All Time Low – ‘Last Young Renegade’

By Chris Hilson

One thing you can’t fault All Time Low for is their work rate. Since forming in 2003 they’ve released an EP, six studio albums, and two live albums. They’ve also toured worldwide, regularly headlining arenas and playing high up the bill at festivals. However, they still find themselves defined by ‘So Wrong It’s Right’, an album that came out ten years ago. In the decade since they’ve found it hard to settle, having signed to Interscope for the huge flop that was ‘Dirty Work’, before heading back to Hopeless Records and then switching to Fueled By Ramen for their latest release ‘Last Young Renegade’.

All Time Low have also found it hard to settle musically over the past few years and it’s no different here. From the sugary sweet title song ‘Last Young Renegade’ to the offensively dull ‘Afterglow’, All Time Low offer up a bland and bloated album where only a shred of pop punk DNA remains. With a title straight out of a 2003 text message, ‘Nice2KnoU’ is thankfully nowhere near as bad as the name suggests. It’s unlikely to be remembered as one of All Time Low’s best songs, but it temporarily shakes the album out of the dull slumber induced by the other nine tracks and makes up for what it lacks in originality with a feeling of energy and fun that is all but absent elsewhere.

Fall Out Boy headed down the road of churning out over-produced pop songs long ago and All Time Low seem hell-bent on following them. ‘Last Young Renegade’ is a messy fusion of current pop music trends with a sprinkling of sugary sweet power chords and a hint of stage-managed rockstar “attitude”. Take ‘Drugs & Candy’ for example. It may have a faux edgy title, but it can’t escape the squeaky clean production and any rawness that it may have had at the writing stage has been firmly erased.

It’s probably unfair to say that All Time Low don’t care anymore but you could scour ‘Last Young Renegade’ for excitement and passion and you’d fail to find any. ‘Life Of The Party’ is the clichéd tale of a rockstar living it up, but it’s been done a thousand times before and lacks credibility.
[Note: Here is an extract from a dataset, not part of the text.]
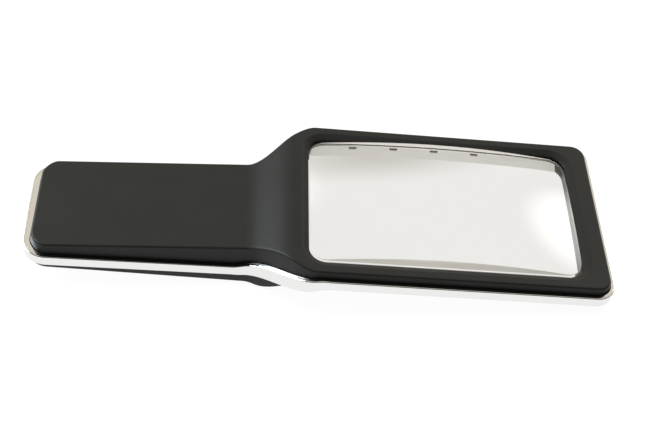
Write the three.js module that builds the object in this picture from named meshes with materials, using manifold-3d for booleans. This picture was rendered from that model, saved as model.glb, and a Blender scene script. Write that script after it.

Even a guest appearance by Tegan And Sara on the solid ‘Ground Control’ can’t lift the album beyond mediocre.

You can’t expect a band to stay the same forever as sooner or later the need to experiment musically gets too much. Maybe it’s simply the sound of them growing up but ‘Last Young Renegade’ is an abandonment of pretty much everything that All Time Low built their reputation on, and for some that will be very hard to take.